Like St George’s Day in England and St David’s Day in Wales, the bank holiday is a celebration of Scottish culture, with the day marked by the appearance of everything from national dishes to the Saltire flag.
It has become steeped in even more significance in recent years owing to the growth in the Scottish independence movement, which seeks to associate itself closely with the imagery and culture associated with the patron saint.
But the reason why the country marks the life and death of St Andrew every year is not widely known, with the Christian’s back-story proving to be a surprising tale that actually has little to do with Northern Europe, let alone Scotland.
So who was St Andrew, what is his connection to the Scottish flag - and when is his life celebrated? Here’s everything you need to know.
When is St Andrew’s Day 2022?
St Andrew’s Day 2022 is set to take place on Wednesday 30 November. It falls on the same date every year.
Scotland has had St Andrew as its patron saint since 1320, although feasts have been held in his honour since at least 1000 AD.
How to say ‘happy St Andrews Day’ in Scottish Gaelic
If you want to wish a Scottish person who speaks Gaelic a happy St Andrew’s Day, you should say: ‘Latha fèill Anndrais sona dhut’ [Lah-Fail-Andras-Suna-Doit].
If you want to say it to a group of people, the correct way of doing so is: ‘Latha fèill Anndrais sona dhuibh’ [Lah-Fail-Andra-Suna-Yiv].
Both turns of phrase are very literal translations of the phrase.
Who was St Andrew?
Surprisingly for a figure of such cultural importance, not much is actually known about who St Andrew was. It’s believed he was born in what is now Israel at some point between 5AD and 10AD.
According to Christianity, he was a fisherman before becoming one of Jesus’s 12 disciples. At some point after Jesus’s death, St Andrew met a grisly end.
The Romans sentenced him to death by crucifixion in Greece. But he is believed to have asked to be crucified on a diagonal cross because he felt he wasn’t worthy of dying on the same-shaped cross as Jesus.
How did St Andrew become Scotland’s patron saint?
Again, the mists of time have obscured the reason why St Andrew was chosen to be the patron saint of Scotland. But we do know that the manner of his crucifixion inspired the country’s flag - the Saltire.
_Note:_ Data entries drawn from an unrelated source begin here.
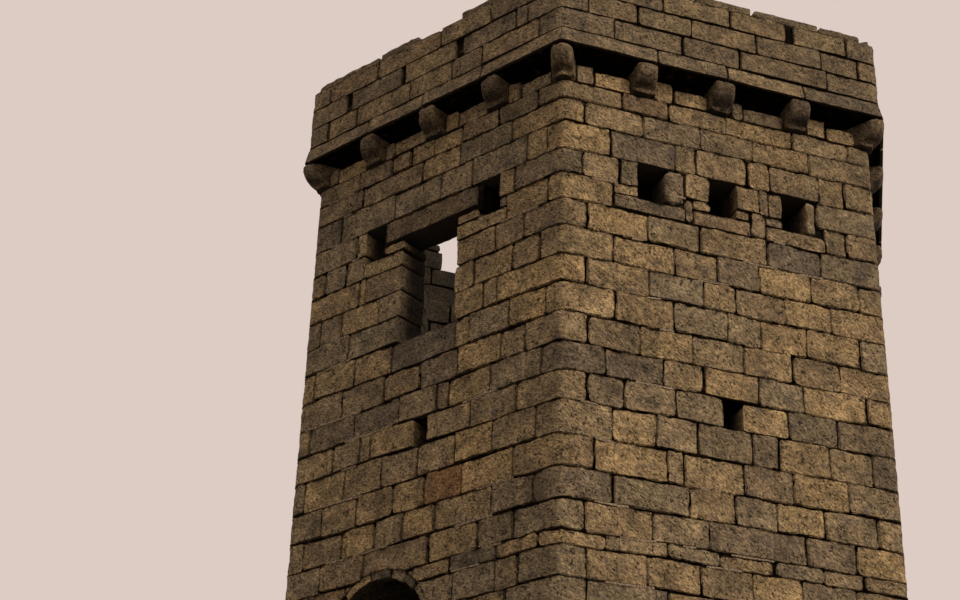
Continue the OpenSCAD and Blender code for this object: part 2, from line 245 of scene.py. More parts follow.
def ashlar_tree():
    tree = bpy.data.node_groups.new("weathered ashlar", "GeometryNodeTree")
    tree.interface.new_socket("Geometry", in_out="OUTPUT", socket_type="NodeSocketGeometry")
    sizes = [("Geometry", "Geometry"), ("Blank", "Object"), ("Apothem", "Float"), ("Facing", "Float"),
             ("Turn", "Float"), ("Relief", "Float"), ("Joint wave", "Float"), ("Chip", "Float"),
             ("Batter", "Float"), ("Nose radius", "Float"), ("Point slope", "Float"),
             ("Arch centre", "Vector"), ("Arch radius", "Float"), ("Material", "Material"),
             ("Seed", "Float")]
    for name, kind in sizes:
        tree.interface.new_socket(name, in_out="INPUT", socket_type="NodeSocket" + kind)
    given = add_node(tree, "NodeGroupInput").outputs
    blank = add_node(tree, "GeometryNodeObjectInfo", {"Object": given["Blank"]})
    placed = add_node(tree, "GeometryNodeInstanceOnPoints",
                      {"Points": given["Geometry"], "Instance": blank.outputs["Geometry"]})
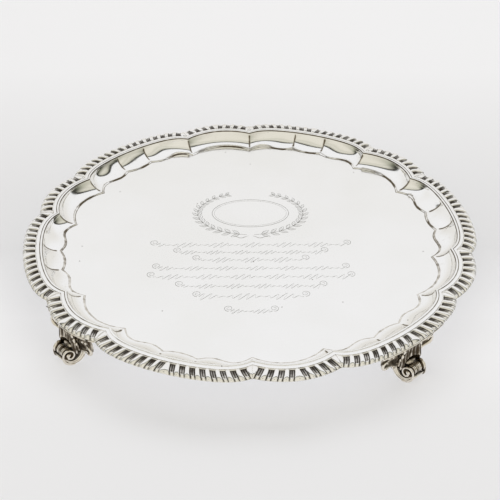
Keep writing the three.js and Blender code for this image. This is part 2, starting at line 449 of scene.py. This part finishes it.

The first time the diagonal cross appeared on a flag was thought to have been at the battle of Athelstaneford in East Lothian in 832AD. Pictish king, Angus mac Fergus, was said to have seen a Saltire appear in the sky immediately before his victory.
It then made its first official appearance as a symbol of Scotland when it was used to authenticate legal documents and communiques in 1286. By 1390, during the reign of King Robert III, St Andrew was starting to appear on coins.
Although he’s the patron saint of Scotland, St Andrew almost certainly never set foot in the country. Despite this, some have claimed in the past that the town of St Andrews is his true final resting place.
Another story has it that relics of the saint were brought to the Kingdom of Fife from Greece in the fourth century by St Regulus, after he was shipwrecked off the coast.
Bizarrely, for a figure of such cultural importance to Scotland, the country shares St Andrew with several other countries. He is also the patron saint of Romania, Greece, Russia, Ukraine and Poland.
What happens on St Andrew’s Day?
St Andrew’s Day is a public holiday in Scotland. But unlike in the other UK nations, bank holidays are not legal requirements in Scotland and so not everyone gets the day off.
The day often has public events celebrating Scottish culture, usually involving food and drink, music and ceilidh dancing. Traditional food consumed on the day can include the soup dish cullen skink - which is made of smoked haddock - potatoes, onions, and clootie dumpling and custard.
The latter is a dessert made of dried fruit, spices, oatmeal or breadcrumbs, flour, and beef suet. The word ‘clootie’ means ‘cloth’ and describes what the dumpling was traditionally boiled in.